ما أفعله يشبه التطريز؛
حتى الزوج الأكثر دهاءً لن يلاحظ
What I do is like embroidery—
even the most cunning husband won’t notice
Jocelyne Saab
The artist’s apartment in Mumbai is an archive of disparate narratives that spans four generations from the matrilineal side of his family: the apartment’s current resident sits uneasy, chain smoking in their grandmother’s armchair. Memories are haphazardly poured into spatial encounters. Mediations with found and archived textiles now teem with hand-embroidery produced within the apartment. The textiles float as sculptural gestures that capture the artist’s labor, all the while evading time’s trickery—its linear strictures. Drawings from this series of embroidered works by Areez Katki carry images, fragmented annotations and questions concerning the multiplicity of voices channeled through a maze of citations. Abstracted diagrams based on an ancient Avestan maxim float alongside fabular portraits of elemental deities from the Zoroastrian pantheon; a Disney villain who conjured the artist’s fear of the color purple is nestled among mythic retellings from Ferdowsi’s epic poetry; autofictive microhistories spill beyond the pictorial and into the abstract. A shorthand, inspired by the artist’s mother’s work as a stenographer, is being invented and embroidered on cloth. Areez Katki’s visual language has been synthesized to carry stories with the ethics of love, while stirring identities and languages into swirls of queer enfleshement. Like thoughts from a troubled mind, and memories from a complicated past, they hang in disarray—suspended delicately and held up to scrutiny.

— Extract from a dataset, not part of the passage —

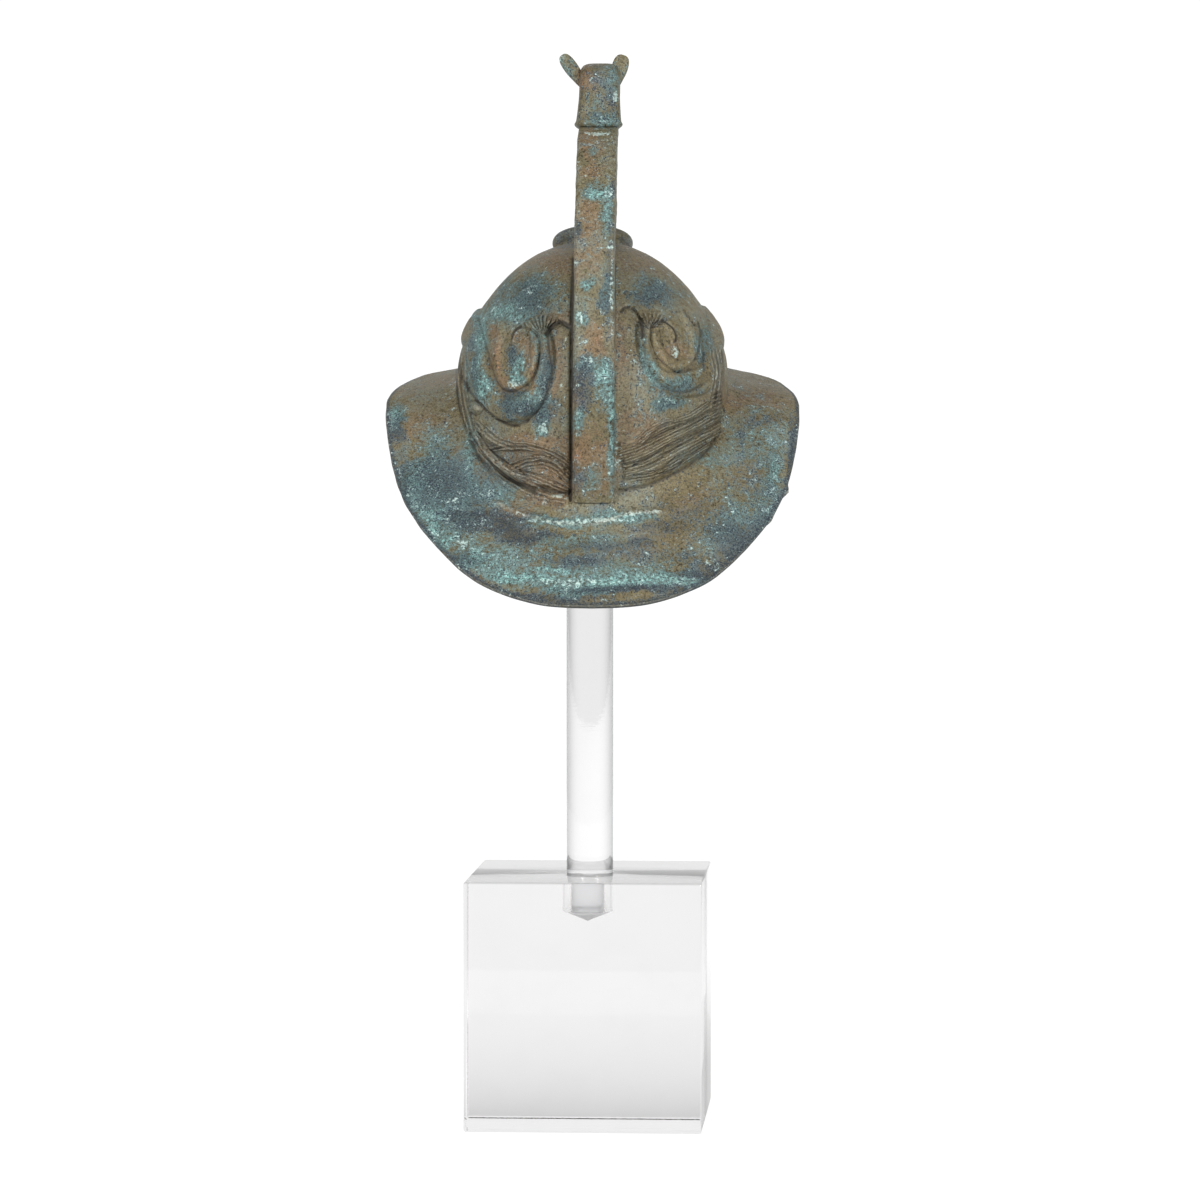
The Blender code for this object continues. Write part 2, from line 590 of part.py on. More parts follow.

The practice of love offers no place of safety.
We risk loss, hurt, pain. We risk being acted upon
by forces outside our control.
bell hooks
The artist’s grandmother, Thrity Lakdawala, fed birds at dawn every morning, regardless of the geographic or architectural parameters of her life, spent between SWANA, India and Oceania. Thrity awoke at dawn and fed her birds in a ritual that she claimed allowed her to commune with higher beings. Areez Katki cites this ritual as one of his inheritances today. A new work titled, Disjecta Membra: Series D, features four soundscapes in a two-channel installation that lingers between folds of cloth in the exhibition space. The base of each track is a field recording of dawn choruses from varied geographies and sites of cohabitation with avian life: tūi and piwakawaka singing in the artist’s mother’s backyard in Tāmaki Makaurau auckland; mynahs and crows croon from their grandmother’s balcony in Mumbai; the first nightingales of spring arrive beside their bedroom window in berlin; a cacophony of sparrows chirping enters the late greek poet Constantine P. Cavafy’s apartment in Alexandria. Each soundscape is layered with evocative field recordings in this collaboration with artist Tini Aliman, who engineered the recordings: the pedals of a jacquard loom at a silk weaver’s atelier in Kashan; bells tolling from the interior of a Zoroastrian fire temple in Mumbai; sounds from the non-EU immigration arrivals line at Berlin Brandenburg airport; water splashing against bodies and tiles inside a gay hammam in Istanbul.
તમે જે પણ કરો તે પ્રેમથી કરો
Whatever you do just do it with love
Granny
The act of writing spills into a range of possibilities: experiments with language all begin as failures that have thin culminations. Suspensions is an eleven-part language-based work consisting of autofictive fragments, poems, letters and essays that serve as microhistories loosely corresponding with the visual and sound-based components in How to puncture the sky and hear the stones sing. Eleven incomplete drafts are presented in A5 booklets along stone bases that invite the audience to participate as proof readers: to collect, explore and scrutinize the meandering plots, voices and temporalities charted by Areez Katki as they compose an experimental novel.
آیا زمین، که زیر پای تو میلرزد،
از تو تنهاتر نیست؟
Isn’t the earth, trembling under your feet
?lonelier than you are
Forough Farrokhzad
Areez Katki has been scribing and re-scribing a biomythography using various grounds—textiles, paper, earth, sound—by blending the fabular with the historic in varied registers that defy distinction. There are no clean beginnings nor endings to be encountered in the migrant story, but rather, learnings and unlearnings. By reflecting upon notions of embodied hybridity and the (extra)ordinary affects that traverse our oceans and skies, the artist’s role as a storyteller here attests to the plurality that emerges when there’s no ground upon which one may stand firm.